Clean environment & nature — Helps
major · moderate confidence
A carbon tax rising to £500 per tonne would create strong financial incentives to cut fossil fuel use, likely delivering large emissions reductions and air quality gains over the long term. The main caveat is whether carbon leakage and political sustainability undermine the effect.
The evidence
- The policy introduces a carbon tax starting at £120/tonne rising to £500/tonne within ten years, covering all fossil fuels produced or imported. — greenparty.org.uk (manifesto) — “The tax would start at £120 per tonne and rise to £500 per tonne within ten years, designed to incentivise decarbonisation.”
- Previous UK carbon pricing at £18/tonne dramatically cut coal's share in electricity from 41% in 2013 to 6% in 2018, demonstrating that carbon pricing works at scale. — econ.cam.ac.uk (academic) — “Previous UK carbon pricing, such as the Carbon Price Support at £18/tCO2, dramatically reduced coal usage in electricity generation, cutting its share from 41% in 2013 to 6% in 2018.”
- LSE Grantham Institute estimates a net-zero-consistent carbon tax would need to reach only £160/tonne by 2050 — this policy's £500/tonne trajectory is considerably more aggressive. — lse.ac.uk (academic) — “a carbon tax consistent with net-zero emissions by 2050 would need to start around £50 per tonne of CO2 in 2020, rising to £75 in 2030, and £160 by 2050.”
- Air pollution from fossil fuel combustion causes an estimated 28,000 to 36,000 excess deaths annually in the UK, meaning reduced burning would deliver significant health and environmental co-benefits. — gov.uk (media) — “air pollution, which is responsible for an estimated 28,000 to 36,000 excess deaths annually in the UK.”
- Carbon leakage is a risk: production could shift to countries with weaker environmental rules, partially offsetting domestic gains. — tutor2u.net (media) — “This could lead to "carbon leakage," where production shifts to countries with lower environmental regulations.”
- The UK's CBAM, operational from January 2027, is designed to mitigate carbon leakage by taxing the carbon content of imports. — commonslibrary.parliament.uk (government) — “The UK's planned Carbon Border Adjustment Mechanism (CBAM), operational from January 2027, aims to mitigate this by taxing the carbon cost of imported goods, thus levelling the playing field.”
- Historical analysis of UK fuel tax found no discernible impact on GDP while significantly reducing traffic-related CO2 emissions, suggesting a high price can cut emissions without cratering output. — ideas.repec.org (media) — “some historical analysis of the UK Fuel Tax Escalator found no discernible impact on GDP or growth while significantly reducing traffic-related CO2 emissions.”
- The UK has achieved significant emissions reductions in electricity but more action is needed across other sectors to meet carbon budgets. — commonslibrary.parliament.uk (government) — “while the UK has achieved significant emissions reductions, particularly in the electricity sector, more action is needed across other sectors to meet future carbon budgets.”
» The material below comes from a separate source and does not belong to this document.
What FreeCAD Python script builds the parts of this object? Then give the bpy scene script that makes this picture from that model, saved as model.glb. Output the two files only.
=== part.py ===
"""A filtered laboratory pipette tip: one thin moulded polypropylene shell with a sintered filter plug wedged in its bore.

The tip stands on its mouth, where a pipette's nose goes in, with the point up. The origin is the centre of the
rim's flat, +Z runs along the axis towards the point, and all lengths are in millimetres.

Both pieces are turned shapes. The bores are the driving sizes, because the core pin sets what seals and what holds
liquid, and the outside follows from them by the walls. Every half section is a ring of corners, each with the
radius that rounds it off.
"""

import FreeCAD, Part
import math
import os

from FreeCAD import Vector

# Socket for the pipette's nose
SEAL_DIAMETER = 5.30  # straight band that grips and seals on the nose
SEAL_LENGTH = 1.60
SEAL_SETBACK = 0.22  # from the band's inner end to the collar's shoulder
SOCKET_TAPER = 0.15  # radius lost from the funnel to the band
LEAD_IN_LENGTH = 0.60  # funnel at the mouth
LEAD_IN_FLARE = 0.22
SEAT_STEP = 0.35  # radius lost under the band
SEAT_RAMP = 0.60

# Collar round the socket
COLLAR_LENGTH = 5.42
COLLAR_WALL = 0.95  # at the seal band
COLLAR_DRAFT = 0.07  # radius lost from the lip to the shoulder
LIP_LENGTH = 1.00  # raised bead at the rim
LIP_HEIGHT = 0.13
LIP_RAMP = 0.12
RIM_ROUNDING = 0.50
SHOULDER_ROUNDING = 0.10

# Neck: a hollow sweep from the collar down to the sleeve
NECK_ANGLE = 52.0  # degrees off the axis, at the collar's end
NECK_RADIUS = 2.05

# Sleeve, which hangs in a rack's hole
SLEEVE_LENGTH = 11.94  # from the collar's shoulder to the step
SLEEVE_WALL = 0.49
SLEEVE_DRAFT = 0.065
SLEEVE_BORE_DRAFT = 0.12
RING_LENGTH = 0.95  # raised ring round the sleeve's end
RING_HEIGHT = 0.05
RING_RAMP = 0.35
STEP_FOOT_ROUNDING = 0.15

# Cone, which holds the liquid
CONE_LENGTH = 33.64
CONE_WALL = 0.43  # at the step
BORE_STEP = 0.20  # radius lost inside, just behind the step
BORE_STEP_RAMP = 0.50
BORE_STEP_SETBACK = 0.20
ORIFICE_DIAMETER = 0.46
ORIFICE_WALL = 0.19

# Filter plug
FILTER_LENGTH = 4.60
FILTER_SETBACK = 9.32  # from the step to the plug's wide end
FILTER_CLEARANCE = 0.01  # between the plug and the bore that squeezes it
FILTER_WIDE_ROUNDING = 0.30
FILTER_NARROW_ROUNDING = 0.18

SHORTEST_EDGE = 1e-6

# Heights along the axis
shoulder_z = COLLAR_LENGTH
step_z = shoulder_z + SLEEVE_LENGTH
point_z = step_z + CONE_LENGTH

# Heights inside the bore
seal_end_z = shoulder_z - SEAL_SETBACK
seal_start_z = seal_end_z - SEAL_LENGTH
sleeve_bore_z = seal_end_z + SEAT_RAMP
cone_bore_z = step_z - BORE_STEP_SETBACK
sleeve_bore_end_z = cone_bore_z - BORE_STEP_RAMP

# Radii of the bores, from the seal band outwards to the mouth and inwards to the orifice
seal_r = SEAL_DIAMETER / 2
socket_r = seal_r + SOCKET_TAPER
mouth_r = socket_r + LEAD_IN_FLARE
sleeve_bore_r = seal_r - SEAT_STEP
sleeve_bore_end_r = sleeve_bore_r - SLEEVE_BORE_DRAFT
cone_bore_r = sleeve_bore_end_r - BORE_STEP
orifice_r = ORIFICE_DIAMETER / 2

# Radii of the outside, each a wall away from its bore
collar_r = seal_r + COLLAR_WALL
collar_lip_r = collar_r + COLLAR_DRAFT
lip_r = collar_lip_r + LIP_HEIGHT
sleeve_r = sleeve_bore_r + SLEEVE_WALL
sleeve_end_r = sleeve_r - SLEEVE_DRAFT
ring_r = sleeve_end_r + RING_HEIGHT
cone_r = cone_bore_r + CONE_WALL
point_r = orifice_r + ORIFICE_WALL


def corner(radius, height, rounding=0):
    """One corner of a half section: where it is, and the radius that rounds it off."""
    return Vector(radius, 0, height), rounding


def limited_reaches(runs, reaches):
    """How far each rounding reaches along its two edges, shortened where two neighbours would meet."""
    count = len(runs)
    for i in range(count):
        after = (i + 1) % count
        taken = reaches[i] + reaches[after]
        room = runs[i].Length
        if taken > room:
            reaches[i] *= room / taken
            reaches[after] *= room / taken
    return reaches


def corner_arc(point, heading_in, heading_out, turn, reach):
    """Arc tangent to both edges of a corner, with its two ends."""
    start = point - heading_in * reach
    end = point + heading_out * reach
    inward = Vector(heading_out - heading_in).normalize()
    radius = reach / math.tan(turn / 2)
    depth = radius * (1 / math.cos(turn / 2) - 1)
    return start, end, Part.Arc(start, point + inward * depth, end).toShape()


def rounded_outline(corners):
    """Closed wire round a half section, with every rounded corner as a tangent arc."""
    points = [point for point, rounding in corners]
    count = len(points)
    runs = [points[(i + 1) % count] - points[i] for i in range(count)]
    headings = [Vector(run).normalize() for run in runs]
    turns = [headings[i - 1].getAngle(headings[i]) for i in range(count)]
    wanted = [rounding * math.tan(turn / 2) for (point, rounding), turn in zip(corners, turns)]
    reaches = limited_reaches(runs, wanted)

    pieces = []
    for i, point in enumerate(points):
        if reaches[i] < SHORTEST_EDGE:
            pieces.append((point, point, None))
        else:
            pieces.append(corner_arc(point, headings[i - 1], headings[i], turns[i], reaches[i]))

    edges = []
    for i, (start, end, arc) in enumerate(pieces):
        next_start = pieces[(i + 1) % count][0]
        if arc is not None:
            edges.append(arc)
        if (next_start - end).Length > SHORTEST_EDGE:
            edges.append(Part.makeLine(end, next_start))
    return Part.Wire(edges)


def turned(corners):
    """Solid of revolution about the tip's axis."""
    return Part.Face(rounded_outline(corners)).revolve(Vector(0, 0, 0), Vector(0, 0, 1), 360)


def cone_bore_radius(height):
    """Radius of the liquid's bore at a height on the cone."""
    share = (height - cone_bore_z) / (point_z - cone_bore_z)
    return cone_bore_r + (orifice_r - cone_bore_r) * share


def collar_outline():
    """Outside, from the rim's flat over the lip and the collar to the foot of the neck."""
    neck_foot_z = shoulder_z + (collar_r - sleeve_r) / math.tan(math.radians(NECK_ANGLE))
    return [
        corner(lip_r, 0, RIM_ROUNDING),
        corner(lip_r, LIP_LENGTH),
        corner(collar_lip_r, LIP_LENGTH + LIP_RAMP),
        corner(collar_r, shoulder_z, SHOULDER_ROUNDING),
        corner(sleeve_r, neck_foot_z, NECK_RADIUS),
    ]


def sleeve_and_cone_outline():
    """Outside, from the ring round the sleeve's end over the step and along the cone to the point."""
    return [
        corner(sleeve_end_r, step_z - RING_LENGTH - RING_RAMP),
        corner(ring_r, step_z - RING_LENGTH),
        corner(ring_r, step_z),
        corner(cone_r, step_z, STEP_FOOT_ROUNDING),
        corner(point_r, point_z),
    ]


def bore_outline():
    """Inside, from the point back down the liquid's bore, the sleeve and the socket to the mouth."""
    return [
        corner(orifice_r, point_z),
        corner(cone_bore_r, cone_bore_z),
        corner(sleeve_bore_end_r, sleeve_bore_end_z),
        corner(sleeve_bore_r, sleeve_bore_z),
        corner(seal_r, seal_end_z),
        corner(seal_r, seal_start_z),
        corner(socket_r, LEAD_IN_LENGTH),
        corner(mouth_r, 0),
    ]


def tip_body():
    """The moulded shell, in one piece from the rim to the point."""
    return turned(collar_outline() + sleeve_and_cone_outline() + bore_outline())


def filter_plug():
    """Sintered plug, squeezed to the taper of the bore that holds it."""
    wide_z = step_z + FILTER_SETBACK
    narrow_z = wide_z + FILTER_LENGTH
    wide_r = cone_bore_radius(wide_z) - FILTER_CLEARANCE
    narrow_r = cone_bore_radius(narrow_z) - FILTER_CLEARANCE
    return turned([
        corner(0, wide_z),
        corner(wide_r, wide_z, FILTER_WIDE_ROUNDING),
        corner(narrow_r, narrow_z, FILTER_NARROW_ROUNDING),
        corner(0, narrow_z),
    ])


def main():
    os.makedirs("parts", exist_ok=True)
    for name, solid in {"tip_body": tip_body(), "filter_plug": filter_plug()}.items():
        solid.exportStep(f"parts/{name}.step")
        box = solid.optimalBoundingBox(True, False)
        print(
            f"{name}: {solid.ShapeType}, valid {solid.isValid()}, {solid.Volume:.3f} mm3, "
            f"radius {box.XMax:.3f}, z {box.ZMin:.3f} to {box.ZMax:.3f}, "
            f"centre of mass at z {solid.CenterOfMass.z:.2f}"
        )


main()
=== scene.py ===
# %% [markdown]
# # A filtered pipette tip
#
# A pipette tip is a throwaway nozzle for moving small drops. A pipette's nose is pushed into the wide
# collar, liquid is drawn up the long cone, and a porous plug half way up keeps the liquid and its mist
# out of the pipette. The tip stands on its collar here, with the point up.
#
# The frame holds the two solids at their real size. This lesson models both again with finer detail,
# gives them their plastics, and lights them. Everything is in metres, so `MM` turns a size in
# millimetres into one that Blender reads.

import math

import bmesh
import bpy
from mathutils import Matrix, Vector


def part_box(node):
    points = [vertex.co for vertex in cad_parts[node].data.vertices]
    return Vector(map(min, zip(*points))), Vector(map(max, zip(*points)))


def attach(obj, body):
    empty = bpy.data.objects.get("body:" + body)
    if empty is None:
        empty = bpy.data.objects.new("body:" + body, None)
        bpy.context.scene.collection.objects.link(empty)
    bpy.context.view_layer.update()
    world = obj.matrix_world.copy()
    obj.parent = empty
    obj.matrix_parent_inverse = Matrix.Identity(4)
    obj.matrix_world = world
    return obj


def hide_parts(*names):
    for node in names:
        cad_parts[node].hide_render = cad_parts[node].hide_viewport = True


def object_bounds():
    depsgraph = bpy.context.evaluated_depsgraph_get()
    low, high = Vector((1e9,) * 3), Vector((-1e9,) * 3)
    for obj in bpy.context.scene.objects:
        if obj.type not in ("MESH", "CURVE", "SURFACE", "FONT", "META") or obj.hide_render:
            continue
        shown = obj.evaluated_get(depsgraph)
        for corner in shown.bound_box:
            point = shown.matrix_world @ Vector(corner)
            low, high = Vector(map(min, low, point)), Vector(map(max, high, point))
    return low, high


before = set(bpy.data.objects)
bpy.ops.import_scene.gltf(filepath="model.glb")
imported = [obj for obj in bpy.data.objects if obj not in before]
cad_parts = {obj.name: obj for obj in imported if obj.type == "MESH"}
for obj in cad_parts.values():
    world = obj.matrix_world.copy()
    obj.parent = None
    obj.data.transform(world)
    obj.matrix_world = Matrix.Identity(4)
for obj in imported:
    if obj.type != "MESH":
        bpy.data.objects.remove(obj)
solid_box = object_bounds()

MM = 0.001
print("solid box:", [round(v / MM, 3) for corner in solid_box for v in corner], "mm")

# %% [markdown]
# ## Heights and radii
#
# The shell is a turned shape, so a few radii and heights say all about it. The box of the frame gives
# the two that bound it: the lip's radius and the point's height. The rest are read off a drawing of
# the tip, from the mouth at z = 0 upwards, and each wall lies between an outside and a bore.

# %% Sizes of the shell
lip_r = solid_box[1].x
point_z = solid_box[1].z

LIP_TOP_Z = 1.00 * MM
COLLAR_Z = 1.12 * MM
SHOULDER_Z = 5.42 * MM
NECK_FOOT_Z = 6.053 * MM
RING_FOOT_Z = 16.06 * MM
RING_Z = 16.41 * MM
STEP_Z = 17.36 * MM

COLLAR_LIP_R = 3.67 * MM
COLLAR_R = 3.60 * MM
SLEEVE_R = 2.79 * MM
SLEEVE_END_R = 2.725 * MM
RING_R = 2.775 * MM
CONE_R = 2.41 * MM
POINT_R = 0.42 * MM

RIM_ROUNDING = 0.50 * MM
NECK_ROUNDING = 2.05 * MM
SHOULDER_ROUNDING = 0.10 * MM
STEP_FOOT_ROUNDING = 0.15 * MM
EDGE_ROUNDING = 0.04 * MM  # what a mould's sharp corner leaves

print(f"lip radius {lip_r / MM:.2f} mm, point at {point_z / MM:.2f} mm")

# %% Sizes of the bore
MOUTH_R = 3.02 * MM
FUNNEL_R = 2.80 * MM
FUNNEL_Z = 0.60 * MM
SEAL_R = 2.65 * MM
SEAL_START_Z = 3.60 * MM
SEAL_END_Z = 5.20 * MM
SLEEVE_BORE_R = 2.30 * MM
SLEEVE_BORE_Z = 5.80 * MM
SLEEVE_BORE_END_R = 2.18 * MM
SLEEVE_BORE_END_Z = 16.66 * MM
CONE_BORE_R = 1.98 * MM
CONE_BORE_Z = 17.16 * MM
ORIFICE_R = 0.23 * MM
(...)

Biggest unknown: Whether carbon leakage to less-regulated countries offsets domestic emissions cuts, and whether the tax rate survives politically long enough to drive deep decarbonisation.
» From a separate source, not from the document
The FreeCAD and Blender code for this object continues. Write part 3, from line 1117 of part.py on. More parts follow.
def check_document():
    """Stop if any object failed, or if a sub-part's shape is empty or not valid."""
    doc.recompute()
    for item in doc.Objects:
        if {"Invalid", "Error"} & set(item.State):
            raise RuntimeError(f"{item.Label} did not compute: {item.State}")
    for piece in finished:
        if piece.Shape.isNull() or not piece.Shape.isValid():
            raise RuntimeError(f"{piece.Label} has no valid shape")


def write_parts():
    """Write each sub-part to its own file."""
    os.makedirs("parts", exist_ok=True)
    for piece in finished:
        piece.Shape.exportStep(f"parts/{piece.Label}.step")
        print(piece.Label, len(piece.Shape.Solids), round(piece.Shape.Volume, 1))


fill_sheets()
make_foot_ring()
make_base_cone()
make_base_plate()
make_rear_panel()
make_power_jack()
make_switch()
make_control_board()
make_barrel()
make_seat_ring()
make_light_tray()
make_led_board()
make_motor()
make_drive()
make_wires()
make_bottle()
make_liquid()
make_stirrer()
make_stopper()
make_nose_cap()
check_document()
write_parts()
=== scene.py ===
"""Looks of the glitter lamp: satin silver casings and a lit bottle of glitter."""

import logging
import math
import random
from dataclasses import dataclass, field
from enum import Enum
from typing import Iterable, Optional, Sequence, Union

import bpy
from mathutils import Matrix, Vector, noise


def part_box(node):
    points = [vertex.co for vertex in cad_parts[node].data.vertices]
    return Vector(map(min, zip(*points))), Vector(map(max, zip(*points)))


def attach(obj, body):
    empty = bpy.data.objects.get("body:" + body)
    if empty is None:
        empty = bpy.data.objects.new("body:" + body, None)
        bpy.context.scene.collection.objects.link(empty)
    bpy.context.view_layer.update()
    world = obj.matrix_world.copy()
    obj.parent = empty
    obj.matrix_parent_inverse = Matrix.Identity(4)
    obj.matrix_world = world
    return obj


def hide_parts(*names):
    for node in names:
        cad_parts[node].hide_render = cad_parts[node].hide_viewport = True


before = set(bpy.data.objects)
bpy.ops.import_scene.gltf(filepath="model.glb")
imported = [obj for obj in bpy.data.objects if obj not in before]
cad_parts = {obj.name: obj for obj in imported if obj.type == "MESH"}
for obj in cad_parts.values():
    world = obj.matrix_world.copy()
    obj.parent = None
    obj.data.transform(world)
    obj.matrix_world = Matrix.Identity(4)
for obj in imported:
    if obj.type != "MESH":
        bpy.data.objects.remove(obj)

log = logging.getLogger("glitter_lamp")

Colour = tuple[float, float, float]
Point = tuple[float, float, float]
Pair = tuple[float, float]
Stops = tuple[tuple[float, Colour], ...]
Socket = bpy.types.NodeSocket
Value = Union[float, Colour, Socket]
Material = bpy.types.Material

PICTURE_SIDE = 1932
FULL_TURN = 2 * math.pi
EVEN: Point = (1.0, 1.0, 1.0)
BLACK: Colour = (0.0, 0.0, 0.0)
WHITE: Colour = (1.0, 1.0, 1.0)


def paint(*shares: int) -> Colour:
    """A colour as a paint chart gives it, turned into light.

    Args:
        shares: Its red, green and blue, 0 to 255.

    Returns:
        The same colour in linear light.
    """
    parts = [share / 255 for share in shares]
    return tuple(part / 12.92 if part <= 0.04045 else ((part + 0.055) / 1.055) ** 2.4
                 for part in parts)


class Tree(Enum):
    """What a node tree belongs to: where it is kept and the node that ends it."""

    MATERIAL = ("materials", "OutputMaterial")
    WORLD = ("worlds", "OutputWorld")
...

Our reading: The core environmental case for this policy is strong. The mechanism — carbon pricing raises the cost of fossil fuels, incentivising substitution to cleaner alternatives — is not merely plausible in theory; it has fired at scale in the UK. The Carbon Price Support at £18/tonne halved coal's share of electricity generation in five years. This policy's starting rate of £120/tonne is roughly seven times that level, and its endpoint of £500/tonne dwarfs even the most aggressive LSE net-zero pathways. The directional effect on emissions and air quality is therefore likely to be very large, and the air quality co-benefit (up to 36,000 excess deaths annually attributable to air pollution) is a direct, near-certain environmental and health gain as fossil fuel burning falls. The main environmental risk is carbon leakage: if domestic production simply moves offshore to jurisdictions with no carbon price, global emissions may not fall. The UK's CBAM (operational 2027) partially addresses this for goods, but does not cover all sectors or all trading partners. If leakage is large, the domestic emissions reduction overstates the global gain. This is the primary source of uncertainty for the environmental verdict. A secondary question is political durability. A trajectory to £500/tonne over a decade requires sustained political commitment through multiple parliaments; if the rate is diluted or reversed, the long-term gains would not materialise. This is a delivery risk, not a reason to doubt the mechanism. On balance, the evidence from the UK's own experience with carbon pricing — combined with the policy's much higher rate and universal fossil fuel coverage — supports a verdict of major improvement to emissions, air quality, and long-term climate trajectory. Near-term effects are real but smaller (the tax rises over time); the bulk of the environmental gain accumulates over the long term as the price escalates. No credible institutional evidence cited here argues the mechanism fails at scale — the only grounded counter is leakage, which the CBAM partially addresses.